Finding your people to work with, who actually care about your music, not because their name is on it or because they re getting paid but for the love of the project or just the relationship you have built together. I find that it is really important…
Can you give us a couple of personal highlights from your live show?
TGC: the best shows i have is when i feel one with the audience. When i am so comfortable that it feels like a big party with friends. It is really something to look out to the crowd and see smiles, and people really losing it to your music. It’s better than any drug. (Well.. depends;) ) but it is a pretty good natural high. Each one of our shows are so spontenous that they are completely different. I feed off of people’s energy so the louder and crazier people are, the more pumped i get as well. So… don’t be shy, people!;)
Particular memories that stand out to you?
TGC: we have a lot of memories. We have an inside joke with Coco about that. We do so much And it is hard to tell people what we do! You really have to live it. One evening we were talking and j was laughing at us getting old thinking “ imagine when we re old and we’re like -“remember when this and this happened “ then Coco immediaty told another story and i told another one and so on and so forth. We laughed soooo hard!
So yeah we have a ton of memories, but they re really hard to tell and some are also private;) but trust me we do have fun!
What advice would you give to another upcoming band/act?
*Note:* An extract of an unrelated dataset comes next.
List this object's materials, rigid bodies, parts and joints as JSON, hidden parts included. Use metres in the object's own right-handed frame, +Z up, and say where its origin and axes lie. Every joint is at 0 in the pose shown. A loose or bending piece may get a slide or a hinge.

TGC: if you want to do this, be you. Surround yourself by people who actually care if you can or at least they have to defend your business. And you have to be strong. Very strong. Because the only person who believes in you as much as you do is you. No one else sees or feels the music that you make the way you do. Unless you are a product of the music industry and that s cool too. But if you are an independent rock artist, make sure that your band knows your vision and be prepared for a lot of ups and downs . Support other bands because there s truly no competition if you are original. There s only one you. Don t be a dick and remember that you re not that special. Oh And good luck!